Issuers save significant time and cost. A training team that issues 500 certificates per year manually (design, print, post) can save 50–100 hours and ₹15,000–₹40,000 in printing and postage costs by switching to digital.
Scale becomes possible. An EdTech platform with 10,000 learners per year cannot manage paper certificates. Digital certificates scale linearly — 10,000 certificates take the same time as 100, with the right platform.
How to Issue Digital Certificates
For organizations wanting to start issuing digital certificates:
- Choose a certificate platform — see best certificate management software in 2026 for a comparison
- Design your template — use the drag-and-drop editor with your logo, colors, and layout
- Prepare your recipient list — names and emails in a CSV or Excel file
- Upload and generate — the platform auto-fills each certificate
- Send — all recipients receive their personalized certificate by email
For the step-by-step bulk sending process, see how to send bulk certificates. For CSV-based generation, see how to generate certificates from a CSV file.
Common Questions About Digital Certificates
Can a digital certificate be used for a visa or immigration application? Some immigration authorities accept digital certificates as proof of qualifications or training. Check the specific requirements of the authority you're applying to. Most now accept digital documents with verification mechanisms.

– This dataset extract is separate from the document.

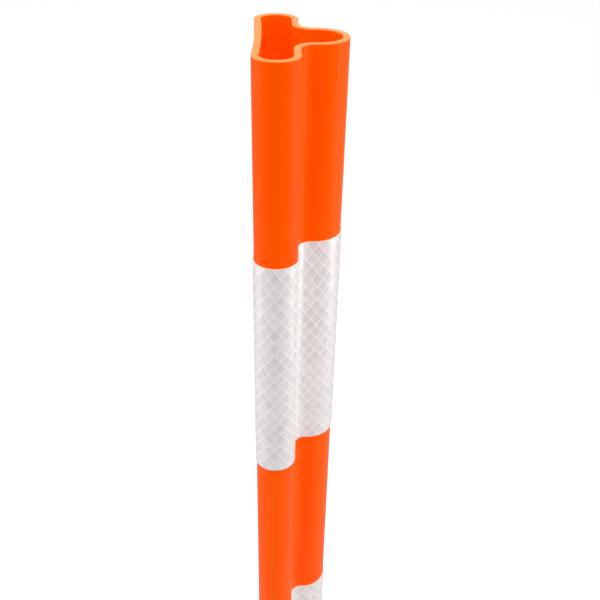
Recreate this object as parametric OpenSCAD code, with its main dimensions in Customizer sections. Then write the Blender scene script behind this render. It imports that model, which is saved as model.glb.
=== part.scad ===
/* [Post section] */
// Width of the post from its back face to the nose of its arm
post_w = 50.5; // [50:0.5:56]
// Depth of the post across its two broad lobes
post_d = 96; // [88:1:102]
// Width of the two broad lobes
head_w = 24.5; // [24.2:0.1:24.8]
// Radius at the ends of the broad lobes
lobe_r = 12; // [10:0.5:12]
// Width of the round-nosed arm
arm_w = 33; // [30:0.5:34]
// Outside radius of the valleys between the arm and the lobes
valley_r = 7.5; // [6:0.5:8]
// Depth of the shallow dish in the back face
dish = 1; // [0.6:0.1:2]
// Thickness of the tube wall
wall = 3.7; // [3:0.1:4]

/* [Heights] */
// Height from the ground to the open rim
post_h = 1067; // [900:1:1200]
// Distance from the rim down to the upper band
band_drop = 111; // [80:1:180]
// Height of each reflective band
band_h = 150; // [100:1:220]
// Clear distance between the two bands
band_gap = 157; // [80:1:220]

/* [Reflective sheeting] */
// Thickness of the sheeting
sheet_t = 0.6; // [0.3:0.1:0.8]
// Clearance between the sheeting and the tube
sheet_clear = 0.05; // [0.02:0.01:0.1]
// Width of the strip where the wrap overlaps itself
seam_w = 14; // [8:1:18]

/* [Foot] */
// Radius of the flange under the post
flange_r = 60; // [57:1:61]
// Thickness of the flange
flange_t = 8; // [6:1:10]
// Height of the plug above the flange
plug_h = 62; // [50:1:80]
// Wall thickness of the hollow plug
plug_wall = 3; // [2.5:0.1:3.2]
// Clearance between the plug and the inside of the tube
plug_clear = 0.05; // [0.02:0.01:0.1]
// Diameter of the drain hole in the flange
drain_d = 8; // [6:1:10]

/* [Foot screws] */
// Diameter of the screw shank
screw_d = 5; // [4:0.5:5]
// Radial clearance round the shank
screw_clear = 0.05; // [0.02:0.01:0.1]
// Diameter of the screw head
screw_head_d = 9; // [8:0.5:10]
// Thickness of the screw head
screw_head_t = 2.4; // [2:0.1:3]
// Diameter of the flat on top of the screw head
screw_top_d = 5.4; // [4.8:0.2:6.4]
// Length of shank that stands out inside the plug
screw_past = 2; // [1:0.5:4]
// Depth of the flat seat that is cut for each head
seat_t = 1.4; // [1.4:0.1:1.8]
// Gap all round between the head and the edge of its seat
seat_clear = 0.5; // [0.3:0.1:0.6]
// Height of the screws above the ground
screw_z = 40; // [34:1:50]

/* [Rubber base] */
// Width of the octagonal base across its flats
base_w = 360; // [320:5:400]
// Height of the outer edge of the base
edge_h = 18; // [14:1:24]
// Drop of the rounded-off outer edge
rim_drop = 4; // [2:1:6]
// Distance from the flats to the inner end of that drop
crown_inset = 6; // [4:1:10]
// Height of the base where its slope meets the hub
shoulder_h = 42; // [34:1:48]
// Height of the hub round the post
hub_h = 60; // [52:1:70]
// Distance that the hub spreads from its top to its foot
hub_flare = 12; // [8:1:16]
// Radius of the hub at its top
hub_r = 70; // [68:1:74]
// Clearance between the base and the post
base_clear = 3; // [2.5:0.1:4]
// Radial clearance between the base and the flange
recess_clear = 1.5; // [1:0.1:3]
// Diameter of the four anchor holes
anchor_d = 14; // [10:1:18]
// Distance between neighbouring anchor holes
anchor_pitch = 200; // [190:5:210]
// Length of each hand hold
grip_w = 95; // [85:1:110]
// Width of each hand hold
grip_d = 28; // [24:1:32]
// Distance from the post to each hand hold
grip_y = 125; // [118:1:132]

/* [Hidden] */
$fn = 96;
eps = 1;
// Furthest that a flat step of the outline may lie from its true arc
arc_error = 0.01;

// Centres of the arcs that make the section
arm_r = arm_w / 2;
nose_x = post_w / 2 - arm_r;
back_x = -post_w / 2 + lobe_r;
front_x = -post_w / 2 + head_w - lobe_r;
lobe_y = post_d / 2 - lobe_r;
valley_x = -post_w / 2 + head_w + valley_r;
valley_y = arm_r + valley_r;
dish_r = (pow(dish, 2) + pow(lobe_y, 2)) / (2 * dish) - lobe_r;
dish_x = -post_w / 2 + dish - dish_r;
dish_turn = atan2(lobe_y, back_x - dish_x);
lobe_mid_x = (back_x + front_x) / 2;

// Screws stand on the nose and on the end of each broad lobe: place and turn
screw_spots = [
    [post_w / 2, 0, 0],
    [lobe_mid_x, post_d / 2, 90],
    [lobe_mid_x, -post_d / 2, -90]
];
screw_l = wall + plug_wall + screw_past;
driver_w = 1.2;
driver_l = 5;
driver_t = 1.2;

upper_z = post_h - band_drop - band_h;
lower_z = upper_z - band_gap - band_h;

hub_foot_r = hub_r + hub_flare;
base_sides = 8;
side_turn = 180 / base_sides;
edge_r = base_w / 2 / cos(side_turn);
// The revolved slope runs out past the corners of the octagon
rim_over = 4;
rim_r = edge_r + rim_over;
crown_r = base_w / 2 - crown_inset;
recess_r = flange_r + recess_clear;

// Points on an arc, from one direction to another, in steps that keep close to the true curve
function arc_steps(r, turn) = ceil(turn / (2 * acos(1 - arc_error / r)));
function arc_points(centre, r, from, to, steps) = [
    for (i = [0:steps])
        let (a = from + (to - from) * i / steps)
            centre + r * [cos(a), sin(a)]
];
function arc(centre, r, from, to) = arc_points(centre, r, from, to, arc_steps(r, abs(to - from)));
function mirrored(list) = [for (i = [len(list) - 1:-1:0]) [list[i][0], -list[i][1]]];

// Upper half of the post's outline, from the nose round to the back, grown by a distance
function half_outline(grow) = concat(
    arc([nose_x, 0], arm_r + grow, 0, 90),
    arc([valley_x, valley_y], valley_r - grow, 270, 180),
    arc([front_x, lobe_y], lobe_r + grow, 0, 90),
    arc([back_x, lobe_y], lobe_r + grow, 90, 180 + dish_turn),
    arc([dish_x, 0], dish_r - grow, dish_turn, 0)
);

// Outline of the post, grown outward by a distance, or shrunk when it is negative
module outline(grow) {
    half = half_outline(grow);
    polygon(concat(half, mirrored(half)));
}

module place_screws(inset) {
    for (spot = screw_spots) {
        translate([spot[0], spot[1], screw_z]) rotate([0, 0, spot[2]])
            translate([-inset, 0, 0]) rotate([0, 90, 0]) children();
    }
}

module post_tube() {
    color("orangered") difference() {
        translate([0, 0, flange_t]) linear_extrude(post_h - flange_t) difference() {
            outline(0);
            outline(-wall);
        }
        place_screws(seat_t) cylinder(r = screw_head_d / 2 + seat_clear, h = seat_t + eps);
        place_screws(wall + eps) cylinder(r = screw_d / 2 + screw_clear, h = wall + 2 * eps);
    }
}

// A wrap of sheeting, with its ends overlapped along the back face
module band(z) {
    inner = sheet_clear;
    outer = sheet_clear + sheet_t;
    color("whitesmoke") translate([0, 0, z]) {
        linear_extrude(band_h) difference() {
            outline(outer);
            outline(inner);
        }
        linear_extrude(band_h) intersection() {
            difference() {
                outline(outer + sheet_t);
                outline(outer);
            }
            translate([-post_w, -seam_w / 2]) square([post_w, seam_w]);
        }
    }
}

module upper_band() {
    band(upper_z);
}

module lower_band() {
    band(lower_z);
}

// Flange that traps the base, with a hollow plug that fills the end of the tube
module foot() {
    plug = -wall - plug_clear;
    color("dimgray") difference() {
        union() {
            cylinder(r = flange_r, h = flange_t);
            translate([0, 0, flange_t]) linear_extrude(plug_h) outline(plug);
        }
        translate([0, 0, flange_t]) linear_extrude(plug_h + eps) outline(plug - plug_wall);
        translate([lobe_mid_x, 0, -eps]) cylinder(d = drain_d, h = flange_t + 2 * eps);
        place_screws(screw_l + wall) cylinder(r = screw_d / 2 + screw_clear, h = screw_l + wall);
    }
}

// One pan-head screw, with its head's seat at z = 0 and its shank pointing down
module screw() {
    difference() {
        union() {
            cylinder(d = screw_head_d, h = screw_head_t / 2);
            translate([0, 0, screw_head_t / 2])
                cylinder(d1 = screw_head_d, d2 = screw_top_d, h = screw_head_t / 2);
            translate([0, 0, -screw_l]) cylinder(d = screw_d, h = screw_l);
        }
        for (turn = [0, 90]) {
            rotate([0, 0, turn]) translate([-driver_l / 2, -driver_w / 2, screw_head_t - driver_t])
                cube([driver_l, driver_w, driver_t + eps]);
        }
    }
}

module foot_screws() {
    color("silver") place_screws(seat_t) screw();
}

// Heavy moulded base, which drops over the post and rests on the flange
module rubber_base() {
    profile = [
        [0, 0],
        [rim_r, 0],
        [rim_r, edge_h - rim_drop],
        [crown_r, edge_h],
        [hub_foot_r, shoulder_h],
        [hub_r, hub_h],
        [0, hub_h]
    ];
    color("#262626") difference() {
        intersection() {
            rotate_extrude() polygon(profile);
            rotate([0, 0, side_turn]) cylinder(r = edge_r, h = hub_h, $fn = base_sides);
        }
        translate([0, 0, -eps]) linear_extrude(hub_h + 2 * eps) outline(base_clear);
        translate([0, 0, -eps]) cylinder(r = recess_r, h = flange_t + eps);
        for (x = [-1, 1], y = [-1, 1]) {
            translate([x * anchor_pitch / 2, y * anchor_pitch / 2, -eps])
                cylinder(d = anchor_d, h = hub_h);
        }
        for (side = [-1, 1]) {
            translate([0, side * grip_y, -eps]) linear_extrude(hub_h) slot(grip_w, grip_d);
        }
    }
}

// Round-ended slot, centred on the origin
module slot(length, width) {
    end_x = (length - width) / 2;
    polygon(concat(
        arc([end_x, 0], width / 2, -90, 90),
        arc([-end_x, 0], width / 2, 90, 270)
    ));
}

post_tube();
upper_band();
lower_band();
foot();
foot_screws();
rubber_base();
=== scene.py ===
import bpy
import bmesh
import math
from mathutils import Matrix, Vector


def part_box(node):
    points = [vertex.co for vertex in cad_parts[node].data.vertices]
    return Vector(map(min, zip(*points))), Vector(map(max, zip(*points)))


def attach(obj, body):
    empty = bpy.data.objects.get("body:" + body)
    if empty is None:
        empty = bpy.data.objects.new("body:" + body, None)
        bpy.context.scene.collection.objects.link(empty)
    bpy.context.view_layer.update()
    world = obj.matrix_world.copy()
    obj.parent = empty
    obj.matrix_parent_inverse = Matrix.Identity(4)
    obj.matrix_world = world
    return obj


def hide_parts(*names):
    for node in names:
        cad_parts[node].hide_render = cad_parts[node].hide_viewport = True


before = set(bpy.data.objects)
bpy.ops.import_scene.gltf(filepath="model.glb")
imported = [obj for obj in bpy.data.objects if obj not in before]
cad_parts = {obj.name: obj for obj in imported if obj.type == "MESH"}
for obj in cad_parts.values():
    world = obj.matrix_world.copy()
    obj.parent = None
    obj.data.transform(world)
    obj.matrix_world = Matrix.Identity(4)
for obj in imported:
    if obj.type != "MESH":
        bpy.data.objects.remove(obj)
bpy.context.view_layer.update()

mm = 0.001
weldDistance = 0.002 * mm
scene = bpy.context.scene
scene.view_settings.view_transform = "Standard"
tubeLow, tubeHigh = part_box("post_tube")
print("frame loaded, rim at", round(tubeHigh.z, 3))


# camera and light

lens = {
    "place": (-13.6, -411.7, 104.3),  # mm, from the middle of the rim
    "heading": 2.2,  # degrees, from +Y towards +X
    "pitch": 32.86,  # degrees below level
    "roll": 1.25,
    "focal": 47.04,
    "sensor": 36,
}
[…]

Can digital certificates expire? A digital certificate can include an expiry date if the issuer sets one (common for compliance training). The certificate itself doesn't technically expire — but the information it contains may become outdated. For compliance-sensitive certificates, include a validity period.
What format are digital certificates delivered in? Typically PDF, which recipients can print, share as an attachment, or upload to job applications. Some platforms also generate a shareable web link for each certificate.
Can recipients add digital certificates to LinkedIn? Yes. Recipients download the PDF and upload it to LinkedIn under "Licenses & Certifications." Some platforms offer a direct "Add to LinkedIn" button — but the PDF is always accepted manually.